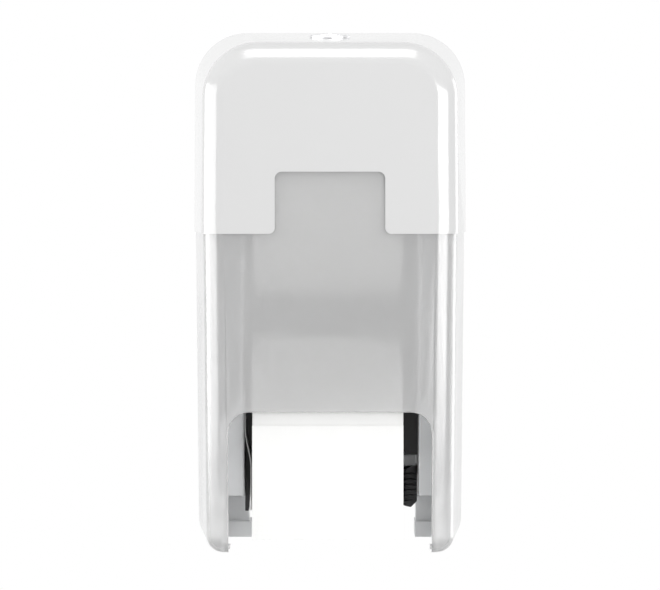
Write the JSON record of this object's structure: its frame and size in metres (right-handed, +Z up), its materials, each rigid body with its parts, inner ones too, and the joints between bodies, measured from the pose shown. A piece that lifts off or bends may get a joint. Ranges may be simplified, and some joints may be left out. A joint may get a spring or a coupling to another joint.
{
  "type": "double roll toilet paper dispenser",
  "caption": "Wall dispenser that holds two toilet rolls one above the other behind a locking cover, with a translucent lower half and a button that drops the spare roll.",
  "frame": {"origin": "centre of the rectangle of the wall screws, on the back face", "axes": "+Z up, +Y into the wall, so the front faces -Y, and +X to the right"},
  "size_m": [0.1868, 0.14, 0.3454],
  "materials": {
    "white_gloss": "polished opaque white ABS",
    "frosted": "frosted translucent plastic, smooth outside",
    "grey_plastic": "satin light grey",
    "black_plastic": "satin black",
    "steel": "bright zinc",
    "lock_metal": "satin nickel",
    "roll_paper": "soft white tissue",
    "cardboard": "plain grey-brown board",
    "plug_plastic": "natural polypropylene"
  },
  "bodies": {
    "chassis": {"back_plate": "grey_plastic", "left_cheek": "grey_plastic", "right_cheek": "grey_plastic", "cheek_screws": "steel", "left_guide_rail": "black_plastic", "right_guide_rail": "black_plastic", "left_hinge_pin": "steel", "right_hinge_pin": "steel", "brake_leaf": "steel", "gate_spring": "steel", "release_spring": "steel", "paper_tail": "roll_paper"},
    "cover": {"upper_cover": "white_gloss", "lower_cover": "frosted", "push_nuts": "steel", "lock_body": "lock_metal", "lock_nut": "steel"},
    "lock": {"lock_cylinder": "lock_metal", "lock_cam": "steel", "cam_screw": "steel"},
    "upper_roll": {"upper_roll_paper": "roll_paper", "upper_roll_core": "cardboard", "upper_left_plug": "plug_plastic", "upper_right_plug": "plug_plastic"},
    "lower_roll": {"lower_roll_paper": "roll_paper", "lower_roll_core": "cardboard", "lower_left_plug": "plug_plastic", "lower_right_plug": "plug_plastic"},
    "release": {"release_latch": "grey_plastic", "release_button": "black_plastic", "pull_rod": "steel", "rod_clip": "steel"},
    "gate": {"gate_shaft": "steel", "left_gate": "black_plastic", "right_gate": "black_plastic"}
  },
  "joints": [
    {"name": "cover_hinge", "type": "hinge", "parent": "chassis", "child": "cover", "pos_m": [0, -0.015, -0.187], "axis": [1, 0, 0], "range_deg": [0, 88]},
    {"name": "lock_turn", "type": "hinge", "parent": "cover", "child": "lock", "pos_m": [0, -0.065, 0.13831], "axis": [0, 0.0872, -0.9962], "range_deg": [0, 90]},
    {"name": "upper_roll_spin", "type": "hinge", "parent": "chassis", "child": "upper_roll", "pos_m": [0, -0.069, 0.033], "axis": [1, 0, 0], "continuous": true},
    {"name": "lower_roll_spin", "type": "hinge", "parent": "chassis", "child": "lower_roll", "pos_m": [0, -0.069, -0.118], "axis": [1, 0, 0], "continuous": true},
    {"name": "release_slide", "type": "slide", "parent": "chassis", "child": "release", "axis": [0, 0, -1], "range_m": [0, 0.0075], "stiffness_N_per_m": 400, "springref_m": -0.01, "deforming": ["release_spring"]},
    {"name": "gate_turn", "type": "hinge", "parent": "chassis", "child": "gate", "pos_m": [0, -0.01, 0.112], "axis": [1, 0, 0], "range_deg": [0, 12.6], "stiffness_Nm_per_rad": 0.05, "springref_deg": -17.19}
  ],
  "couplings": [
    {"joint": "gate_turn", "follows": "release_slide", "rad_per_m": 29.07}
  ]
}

○ ○ ○

To be done: Give every line of the material again, exactly as it reads.

Solution to the exercise:
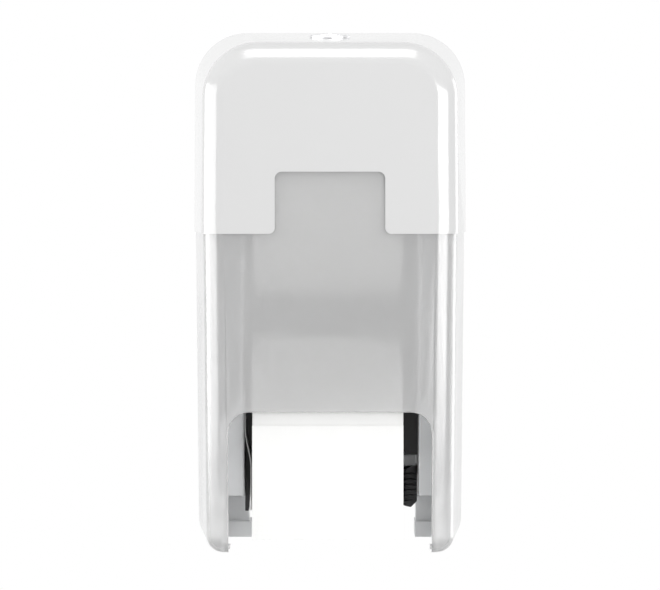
Write the JSON record of this object's structure: its frame and size in metres (right-handed, +Z up), its materials, each rigid body with its parts, inner ones too, and the joints between bodies, measured from the pose shown. A piece that lifts off or bends may get a joint. Ranges may be simplified, and some joints may be left out. A joint may get a spring or a coupling to another joint.
{
  "type": "double roll toilet paper dispenser",
  "caption": "Wall dispenser that holds two toilet rolls one above the other behind a locking cover, with a translucent lower half and a button that drops the spare roll.",
  "frame": {"origin": "centre of the rectangle of the wall screws, on the back face", "axes": "+Z up, +Y into the wall, so the front faces -Y, and +X to the right"},
  "size_m": [0.1868, 0.14, 0.3454],
  "materials": {
    "white_gloss": "polished opaque white ABS",
    "frosted": "frosted translucent plastic, smooth outside",
    "grey_plastic": "satin light grey",
    "black_plastic": "satin black",
    "steel": "bright zinc",
    "lock_metal": "satin nickel",
    "roll_paper": "soft white tissue",
    "cardboard": "plain grey-brown board",
    "plug_plastic": "natural polypropylene"
  },
  "bodies": {
    "chassis": {"back_plate": "grey_plastic", "left_cheek": "grey_plastic", "right_cheek": "grey_plastic", "cheek_screws": "steel", "left_guide_rail": "black_plastic", "right_guide_rail": "black_plastic", "left_hinge_pin": "steel", "right_hinge_pin": "steel", "brake_leaf": "steel", "gate_spring": "steel", "release_spring": "steel", "paper_tail": "roll_paper"},
    "cover": {"upper_cover": "white_gloss", "lower_cover": "frosted", "push_nuts": "steel", "lock_body": "lock_metal", "lock_nut": "steel"},
    "lock": {"lock_cylinder": "lock_metal", "lock_cam": "steel", "cam_screw": "steel"},
    "upper_roll": {"upper_roll_paper": "roll_paper", "upper_roll_core": "cardboard", "upper_left_plug": "plug_plastic", "upper_right_plug": "plug_plastic"},
    "lower_roll": {"lower_roll_paper": "roll_paper", "lower_roll_core": "cardboard", "lower_left_plug": "plug_plastic", "lower_right_plug": "plug_plastic"},
    "release": {"release_latch": "grey_plastic", "release_button": "black_plastic", "pull_rod": "steel", "rod_clip": "steel"},
    "gate": {"gate_shaft": "steel", "left_gate": "black_plastic", "right_gate": "black_plastic"}
  },
  "joints": [
    {"name": "cover_hinge", "type": "hinge", "parent": "chassis", "child": "cover", "pos_m": [0, -0.015, -0.187], "axis": [1, 0, 0], "range_deg": [0, 88]},
    {"name": "lock_turn", "type": "hinge", "parent": "cover", "child": "lock", "pos_m": [0, -0.065, 0.13831], "axis": [0, 0.0872, -0.9962], "range_deg": [0, 90]},
    {"name": "upper_roll_spin", "type": "hinge", "parent": "chassis", "child": "upper_roll", "pos_m": [0, -0.069, 0.033], "axis": [1, 0, 0], "continuous": true},
    {"name": "lower_roll_spin", "type": "hinge", "parent": "chassis", "child": "lower_roll", "pos_m": [0, -0.069, -0.118], "axis": [1, 0, 0], "continuous": true},
    {"name": "release_slide", "type": "slide", "parent": "chassis", "child": "release", "axis": [0, 0, -1], "range_m": [0, 0.0075], "stiffness_N_per_m": 400, "springref_m": -0.01, "deforming": ["release_spring"]},
    {"name": "gate_turn", "type": "hinge", "parent": "chassis", "child": "gate", "pos_m": [0, -0.01, 0.112], "axis": [1, 0, 0], "range_deg": [0, 12.6], "stiffness_Nm_per_rad": 0.05, "springref_deg": -17.19}
  ],
  "couplings": [
    {"joint": "gate_turn", "follows": "release_slide", "rad_per_m": 29.07}
  ]
}